■ AIM OF THE TASK:
Starting with the line that contains "make_rear_panel()" and stopping after the line that contains "obj.parent = None", output every line exactly as it stands.
+---+
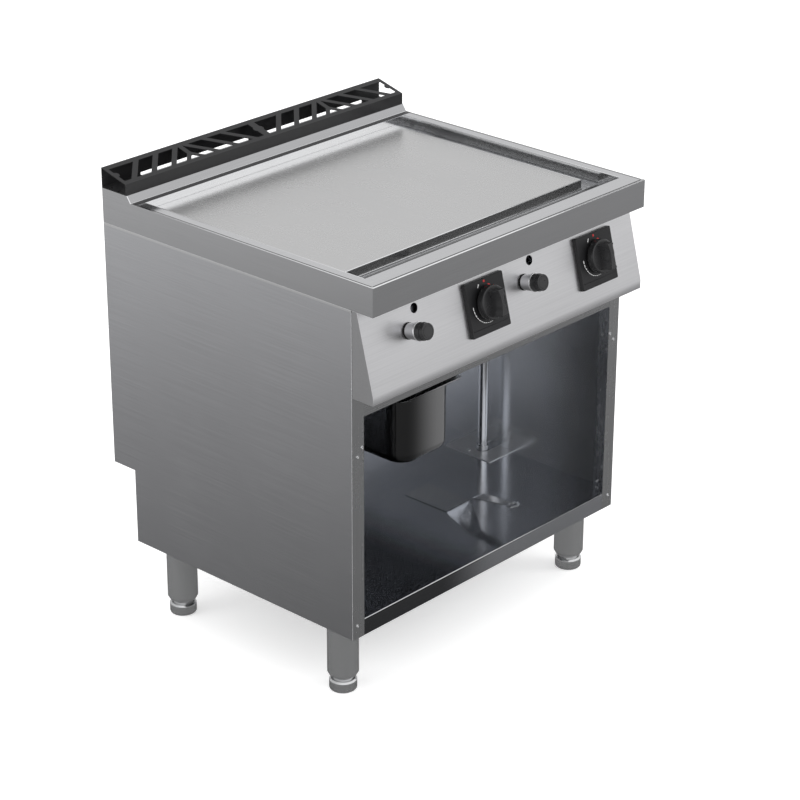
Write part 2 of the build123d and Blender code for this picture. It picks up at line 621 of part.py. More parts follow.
def make_pilots():
    """Pilot burner, thermocouple and spark electrode on a bracket behind each sight hole."""
    groups = {"pilot_brackets": [], "pilot_burners": [], "thermocouples": [], "spark_electrodes": []}
    base = BURNER_Z - 10
    y = PILOT_Y
    for side in SIDES:
        x = SIGHT_X[side]
        bracket = block(x - 24, x + 24, y - 7, y - 3, CHAMBER_Z0 + DUCT_T, base)
        groups["pilot_brackets"].append(bracket + block(x - 24, x + 24, y - 7, y + 7, base - 2, base))
        pilot = rod((x, y, base), (x, y, base + 22), 5) - rod((x, y, base + 10), (x, y, base + 23), 3)
        groups["pilot_burners"].append(pilot)
        groups["thermocouples"].append(rod((x - 16, y, base), (x - 16, y, base + 30), 2.5))
        ceramic = rod((x + 16, y, base), (x + 16, y, base + 15), 4)
        wire = rod((x + 16, y, base + 15), (x + 16, y, base + 28), 1.2)
        groups["spark_electrodes"].append(ceramic + wire)
    for name, solids in groups.items():
        keep(name, cluster(solids))


def make_chamber():
    """Burner chamber under the plate: open at the top, air slots below, flue mouth behind."""
    t = DUCT_T
    x, y0, y1, z0, z1 = CHAMBER_HALF_W, CHAMBER_Y0, CHAMBER_Y1, CHAMBER_Z0, TROUGH_Z - HOB_T
    box = block(-x, x, y0, y1, z0, z1) - block(-x + t, x - t, y0 + t, y1 - t, z0 + t, z1 + 1)
    w = FLUE_HALF_W
    box -= block(-w, w, y1 - t - 1, y1 + 1, 803, 849)
    for side, zone in ZONE_X.items():
        mix_x = zone + VENTURI_SHIFT
        box -= rod((mix_x, y0 - 3, BURNER_Z), (mix_x, y0 + 5, BURNER_Z), VENTURI_R + 1)
        box -= rod((SIGHT_X[side], y0 - 3, BURNER_Z), (SIGHT_X[side], y0 + 5, BURNER_Z), 13)
        for k in range(-2, 3):
            if k == 0:
                continue
            box -= block(zone + k * 56 - 12, zone + k * 56 + 12, 260, 560, z0 - 1, z0 + t + 1)
    keep("burner_chamber", box)


# ---------------------------------------------------------------- grease bin and its runners
def make_bin():
    body = tray_shell(
        BIN_X - BIN_W / 2 + BIN_RIM_W, BIN_X + BIN_W / 2 - BIN_RIM_W,
        BIN_Y0 + BIN_RIM_W, BIN_Y0 + BIN_L - BIN_RIM_W,
        BIN_RIM_Z - BIN_H, BIN_RIM_Z, BIN_CORNER_R, BIN_FOOT_R, BIN_T,
    )
    mid_y = BIN_Y0 + BIN_L / 2
    rim = extrude(RectangleRounded(BIN_W, BIN_L, 14), -2.2)
    mouth = RectangleRounded(BIN_W - 2 * BIN_RIM_W, BIN_L - 2 * BIN_RIM_W, BIN_CORNER_R)
    hole = extrude(mouth, 6, both=True)
    rim = Pos(BIN_X, mid_y, BIN_RIM_Z) * (rim - hole)
    keep("grease_bin", body + rim)


def make_runners():
    """Angle runners hung under the heat shield; the bin's rim slides on their inner legs."""
    t = 1.5
    y0, y1 = BODY_Y0 + 28, BIN_Y0 + BIN_L + 6
    shelf_z = BIN_RIM_Z - 2.2 - RUNNER_GAP
    for side, sign in (("left", -1), ("right", 1)):
        web_x = BIN_X + sign * (BIN_W / 2 + 1.5)
        web = block(*sorted((web_x, web_x + sign * t)), y0, y1, shelf_z - t, SHIELD_Z)
        shelf = block(*sorted((web_x, web_x - sign * (BIN_RIM_W - 2))), y0, y1, shelf_z - t, shelf_z)
        foot = block(*sorted((web_x, web_x + sign * 18)), y0, y1, SHIELD_Z - t, SHIELD_Z)
        keep(side + "_bin_runner", web + shelf + foot)


# ---------------------------------------------------------------- pipe cover, scraper
def make_pipe_cover():
    x1 = HALF_W - BODY_T - 0.2
    cover = block(COVER_X0, x1, COVER_Y0, COVER_Y1, FLOOR_Z, FLOOR_Z + COVER_T)
    cover = fillet(cover.edges().filter_by(Axis.Z).sort_by(Axis.X)[:2], 4)
    half = COVER_NOTCH_W / 2
    cover -= block(PIPE_X, x1 + 1, PIPE_Y - half, PIPE_Y + half, FLOOR_Z - 1, FLOOR_Z + COVER_T + 1)
    cover -= Pos(PIPE_X, PIPE_Y, FLOOR_Z) * Cylinder(half, 12)
    keep("pipe_cover_plate", cover)
    nut = Cylinder(COLLAR_NUT_R, 18) - Cylinder(PIPE_R, 20)
    nut = Pos(PIPE_X, PIPE_Y, FLOOR_Z + 4) * nut
    keep("pipe_collar", nut)


def make_scraper():
    """Flat blade, neck bent up with three holes, and a tapered handle with a hanging eye."""
    t = SCRAPER_T
    z0 = FLOOR_Z + 0.3
    neck_y = SCRAPER_BEND_Y - SCRAPER_NECK_RUN
    line = [(SCRAPER_REAR_Y, 0), (SCRAPER_BEND_Y, 0)]
    line += [(neck_y, SCRAPER_NECK_RISE), (SCRAPER_END_Y, SCRAPER_END_RISE)]
    ribbon = across([(y, z0 + h) for y, h in line] + [(y, z0 + h + t) for y, h in reversed(line)],
                    SCRAPER_X - SCRAPER_W, SCRAPER_X + SCRAPER_W)
    half, grip = SCRAPER_W / 2, SCRAPER_HANDLE_W / 2
    eye_y = SCRAPER_END_Y + SCRAPER_EYE_R
    plan = [(-half, SCRAPER_REAR_Y), (half, SCRAPER_REAR_Y), (half, SCRAPER_BEND_Y - 6),
            (grip + 4, neck_y - 4), (grip - 2, eye_y), (-grip + 2, eye_y), (-grip - 4, neck_y - 4),
            (-half, SCRAPER_BEND_Y - 6)]
    outline = prism([(SCRAPER_X + x, y) for x, y in plan], z0 - 5, z0 + 90)
    outline += Pos(SCRAPER_X, eye_y, z0 + 40) * Cylinder(SCRAPER_EYE_R, 100)
    scraper = ribbon & outline
    scraper -= Pos(SCRAPER_X, eye_y, z0 + 40) * Cylinder(SCRAPER_EYE_R - 5.5, 100)
    for x, y in ((-17, SCRAPER_BEND_Y - 18), (0, SCRAPER_BEND_Y - 27), (17, SCRAPER_BEND_Y - 18)):
        scraper -= Pos(SCRAPER_X + x, y, z0 + 40) * Cylinder(3.2, 100)
    keep("scraper", scraper)


# ---------------------------------------------------------------- legs and fasteners
def make_legs():
    for end, y in LEG_YS.items():
        for side, sign in (("left", -1), ("right", 1)):
            name = end + "_" + side
            outer = [(LEG_R, BODY_Z0), (LEG_R, LEG_NECK_Z), (LEG_NECK_R, LEG_FOOT_Z)]
            inner = [(LEG_NECK_R - LEG_T, LEG_FOOT_Z), (LEG_R - LEG_T, LEG_NECK_Z)]
            lid = [(LEG_R - LEG_T, BODY_Z0 - 5), (0, BODY_Z0 - 5), (0, BODY_Z0)]
            outline = Polyline(*[(r, 0, z) for r, z in outer + inner + lid], close=True)
            tube = revolve(make_face(outline), Axis.Z)
            bush = Cylinder(LEG_R - LEG_T, 12) - Cylinder(STEM_R + THREAD_CLEAR, 14)
            bush = Pos(0, 0, LEG_FOOT_Z + 16) * bush
            leg = Pos(sign * LEG_X, y, 0) * (tube + bush)
            leg -= Pos(sign * LEG_X, y, BODY_Z0) * Cylinder(4.2, 12)
            keep(name + "_leg", leg)
            cup = Pos(0, 0, FOOT_H / 2) * Cylinder(FOOT_R, FOOT_H)
            cup = fillet(cup.edges().sort_by(Axis.Z)[:1], 5)
            cup = chamfer(cup.edges().sort_by(Axis.Z)[-1:], 3.5)
            neck = Pos(0, 0, FOOT_H + 4) * Cylinder(20, 8)
            stem = Pos(0, 0, (FOOT_H + STEM_TOP) / 2) * Cylinder(STEM_R, STEM_TOP - FOOT_H)
            keep(name + "_foot", Pos(sign * LEG_X, y, 0) * (cup + neck + stem))


def make_fasteners():
    posts = []
    for sign in (-1, 1):
        for x, z in ((373.5, 557), (385.5, 541), (387.5, 180.5)):
            head = rod((sign * x, BODY_Y0 - 1.4, z), (sign * x, BODY_Y0, z), 3.3)
            head -= rod((sign * x, BODY_Y0 - 2, z), (sign * x, BODY_Y0 - 0.5, z), 1.3)
            posts.append(head)
    keep("post_rivets", cluster(posts))
    leg_bolts = []
    for y in LEG_YS.values():
        for sign in (-1, 1):
            head = Pos(sign * LEG_X, y, BODY_Z0 + 2.5 + 3) * extrude(RegularPolygon(7.5, 6), 3, both=True)
            shank = Pos(sign * LEG_X, y, BODY_Z0) * Cylinder(4.1, 16)
            leg_bolts.append(head + shank)
    keep("leg_bolts", cluster(leg_bolts))
    screw = Pos(COVER_X0 + 15, 399, FLOOR_Z + COVER_T + 1) * Cylinder(3.2, 2)
    keep("cover_screw", screw)


def build():
    make_worktop()
    make_plate()
    make_drain_chute()
    make_grille()
    make_flue_duct()
    make_side_panels()
    make_rear_panel()
    make_posts()
    make_top_rail()
    make_floor()
    make_base_frame()
    make_heat_shield()
    make_control_panel()
    for side in SIDES:
        make_bezel(side)
        make_knob(side)
        make_spindle(side)
        make_valve(side)
        make_igniter(side)
        make_burner(side)
        make_feed_pipe(side)
    make_injectors()
    make_pilots()
    make_manifold()
    make_chamber()
    make_bin()
    make_runners()
    make_pipe_cover()
    make_scraper()
    make_legs()
    make_fasteners()


build()
# The assembly's origin is the middle of the box that holds everything, at floor height.  The
# foremost point is the lower lip of the knobs' grips.
front_y = min(PARTS[side + "_knob"].bounding_box().min.Y for side in SIDES)
origin_y = round((front_y + DEPTH) / 2, 3)
os.makedirs("parts", exist_ok=True)
for name, shape in PARTS.items():
    export_step(Pos(0, -origin_y, 0) * shape, "parts/" + name + ".step")
print(len(PARTS), "nodes, origin at y =", origin_y)
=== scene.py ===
"""Looks of the gas griddle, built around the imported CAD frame."""
import math

import bmesh
import bpy
from mathutils import Matrix, Vector


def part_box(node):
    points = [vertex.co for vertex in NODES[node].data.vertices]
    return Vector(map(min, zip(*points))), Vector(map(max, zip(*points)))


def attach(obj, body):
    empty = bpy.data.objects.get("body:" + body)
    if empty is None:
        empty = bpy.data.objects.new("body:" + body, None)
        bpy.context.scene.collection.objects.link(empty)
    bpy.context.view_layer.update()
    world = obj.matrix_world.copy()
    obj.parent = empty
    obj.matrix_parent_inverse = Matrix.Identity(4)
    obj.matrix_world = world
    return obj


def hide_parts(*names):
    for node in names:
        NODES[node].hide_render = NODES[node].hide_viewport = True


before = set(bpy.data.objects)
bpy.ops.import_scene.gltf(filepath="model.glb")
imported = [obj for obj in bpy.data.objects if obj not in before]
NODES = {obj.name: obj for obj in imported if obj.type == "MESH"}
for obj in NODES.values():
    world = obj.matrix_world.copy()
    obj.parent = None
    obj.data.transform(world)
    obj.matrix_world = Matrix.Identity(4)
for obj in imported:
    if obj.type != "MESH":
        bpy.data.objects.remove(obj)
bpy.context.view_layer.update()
SIDES = ("left", "right")
ENDS = ("front", "rear")
MM = 0.001
LAYOUT = Matrix.Translation((0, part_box("worktop")[0][1], 0))     # Y counted from the front of the worktop

# Camera, in metres and degrees.  Its Y follows the front of the worktop.
CAMERA_PLACE = (-3.5766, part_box("worktop")[0][1] - 2.9709, 2.6524)
CAMERA_AZIMUTH = -47.57
CAMERA_ELEVATION = 24.39
CAMERA_ROLL = 0.198
CAMERA_LENS = 117.19

FLOOR_HALF = 12.0
FLOOR_GLOW = 0.45

# Panel frame, in millimetres: X, distance up the leaning face from its lower edge, distance in front of it
PANEL_TILT = math.atan2(40.6, 158.0)
PANEL_FOOT = Vector((0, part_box("control_panel")[0][1], 0.684))
KNOB_X = {"left": -67.5, "right": 265.5}
BEZEL_S = 81.5
BEZEL_T = 9.0
KNOB_S = 87.5
IGNITER_X = {"left": -278.0, "right": 54.5}
IGNITER_S = 92.5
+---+
■ TASK ANSWER:
    make_rear_panel()
    make_posts()
    make_top_rail()
    make_floor()
    make_base_frame()
    make_heat_shield()
    make_control_panel()
    for side in SIDES:
        make_bezel(side)
        make_knob(side)
        make_spindle(side)
        make_valve(side)
        make_igniter(side)
        make_burner(side)
        make_feed_pipe(side)
    make_injectors()
    make_pilots()
    make_manifold()
    make_chamber()
    make_bin()
    make_runners()
    make_pipe_cover()
    make_scraper()
    make_legs()
    make_fasteners()


build()
# The assembly's origin is the middle of the box that holds everything, at floor height.  The
# foremost point is the lower lip of the knobs' grips.
front_y = min(PARTS[side + "_knob"].bounding_box().min.Y for side in SIDES)
origin_y = round((front_y + DEPTH) / 2, 3)
os.makedirs("parts", exist_ok=True)
for name, shape in PARTS.items():
    export_step(Pos(0, -origin_y, 0) * shape, "parts/" + name + ".step")
print(len(PARTS), "nodes, origin at y =", origin_y)
=== scene.py ===
"""Looks of the gas griddle, built around the imported CAD frame."""
import math

import bmesh
import bpy
from mathutils import Matrix, Vector


def part_box(node):
    points = [vertex.co for vertex in NODES[node].data.vertices]
    return Vector(map(min, zip(*points))), Vector(map(max, zip(*points)))


def attach(obj, body):
    empty = bpy.data.objects.get("body:" + body)
    if empty is None:
        empty = bpy.data.objects.new("body:" + body, None)
        bpy.context.scene.collection.objects.link(empty)
    bpy.context.view_layer.update()
    world = obj.matrix_world.copy()
    obj.parent = empty
    obj.matrix_parent_inverse = Matrix.Identity(4)
    obj.matrix_world = world
    return obj


def hide_parts(*names):
    for node in names:
        NODES[node].hide_render = NODES[node].hide_viewport = True


before = set(bpy.data.objects)
bpy.ops.import_scene.gltf(filepath="model.glb")
imported = [obj for obj in bpy.data.objects if obj not in before]
NODES = {obj.name: obj for obj in imported if obj.type == "MESH"}
for obj in NODES.values():
    world = obj.matrix_world.copy()
    obj.parent = None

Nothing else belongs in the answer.